R2: Regarding the comment relating to validation of heuristics, there should be some discussion of how mappings between structural patterns, structural semantics, and rhetorical components are derived. Can this be automated?

> Full details of how these mappings are derived are actually presented in the related papers, i.e. [10] and [12]. In this article I've provided only the main concepts and intuitions behind the algorithms we have implemented. Honestly, I think that a full and complete discussion about these algorithms/mappings (which would be a repetition of already published articles) is out-of-scope here, and it would move the attention of the reader far from the crucial aspect of the paper, i.e. CISE. In addition, we've never used any automatic technique for identifying/creating the mapping rules.
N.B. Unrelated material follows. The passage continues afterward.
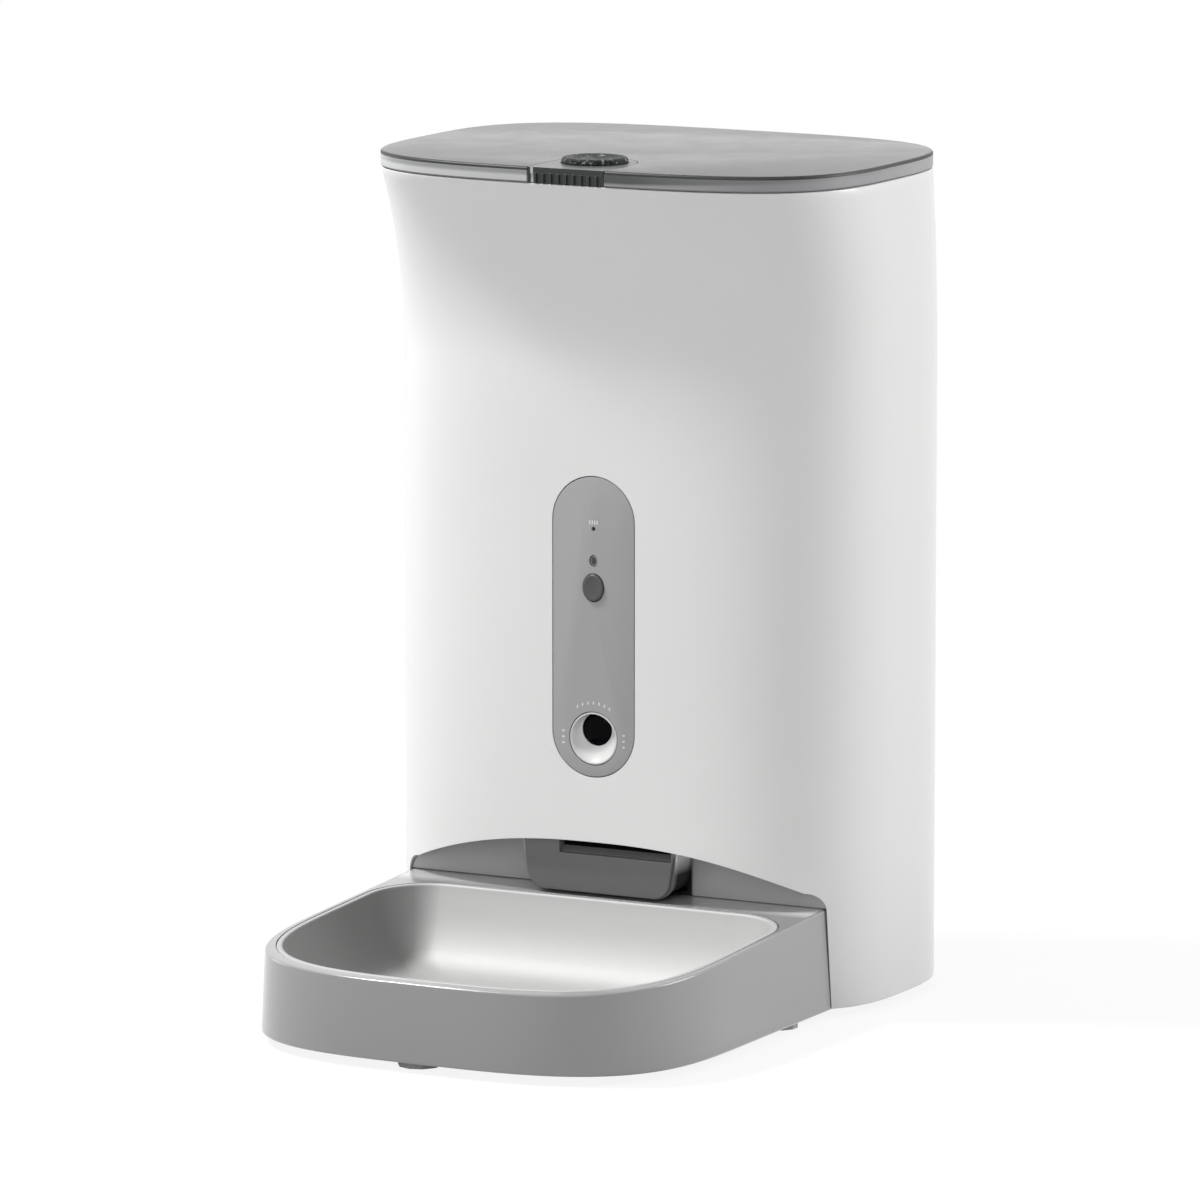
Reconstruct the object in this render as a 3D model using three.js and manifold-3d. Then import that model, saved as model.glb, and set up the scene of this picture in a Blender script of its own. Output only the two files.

Each of the rules introduced in such papers are, in fact, the result of an accurate observation of scholarly articles according to the various layers that have been introduced/implemented.

R2: Some typos/usage issues I picked up:

"people suggest" -> "people have suggested"

"use the sole syntactic organisation" -> "use solely the syntactic organisation"

"pure syntactic organisation" (do you mean "purely the syntactic organisation"?)

"the sole containment" -> "solely the containment"

"Contrarily" -> "In contrast"

"without caring about" -> "without consideration of"

"speculate" -> "propose"

"apply iteratively" -> "iteratively apply"

"In this cases" -> "In these cases"

"all the individual" -> "all the individual"

"experiment possible" -> "experiment with possible"

"brutal" -- strong word; probably you mean something else?

> Fixed.


 

Reviewer 3: Steve Pettifer

R3: Even though the narrative and examples now make the author's position much clearer, I personally remain unconvinced of the argument towards automation.

> I've clarified some passages about the automation, hoping that they are more convincing in the camera ready.